Putting in the slightly nightmarish images induced by the knock-out gas covers up a multitude of sins, as it diverts the reader's attention away from detail: how did the smugglers find out about the tomb, when it was lost and buried in the desert? Why, if it is so easy to find, was it lost in the first place - a string of eminent Egyptologists have found it, and, rather than move to a less-easy-to-find location, they have bumped them off one at a time, and mummified them...
Who is in the tomb to trap Tintin, Snowy and Sarcophagus? The questions mount up, and then Hergé effectively wipes our collective memories by knocking us out. There's what may be a slight clue in that Rastapopoulos appears as one of the nightmare figures, smoking a cigar, but by the same token, the Thom(p)sons, Snowy and Sarcophagus are there too, and they are not presumably to be held as suspects.
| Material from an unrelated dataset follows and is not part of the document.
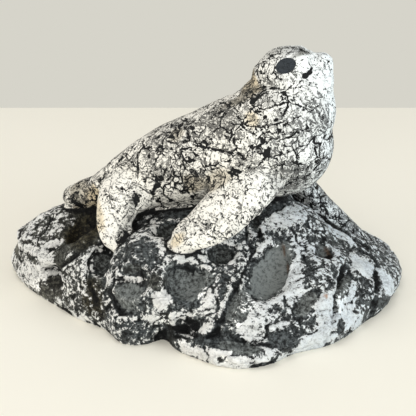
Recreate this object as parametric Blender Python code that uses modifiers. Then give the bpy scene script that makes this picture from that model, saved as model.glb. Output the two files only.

The crew of the boat aren't any wiser than the reader however, because in the black-and-white version there is no coastguard vessel to come along side, frightening the smugglers into ditching their illicit cargo.
Instead you get a brief dialogue, where an unspecified person (presumably the captain, from information in the previous frame, who becomes Allen in the colour version) who doesn't like the look of the coffins, and has them dumped without ceremony ("And that? Call that cargo? Ditch it... Chuck those old relics overboard right now!").
So I'd say that all we know is that the things that happen happen, without any given reason, and the revised version isn't much clearer.
mct16
Member
#9 · Posted: Yesterday 22:02
There is also the fact that when they enter the tomb, Snowy suddenly develops a pair of bat wings and flies off with Tintin in pursuit (the issue is discussed here).

In other scenes, like when he is with Rastapopoulos, Tintin refers to the events in the tomb as a dream. Perhaps the scenes in the tomb, including the room of mummified archaeologists, was a dream. When they get into the tomb they are actually knocked out by the gang members and put into boxes which the captain then has flung overboard.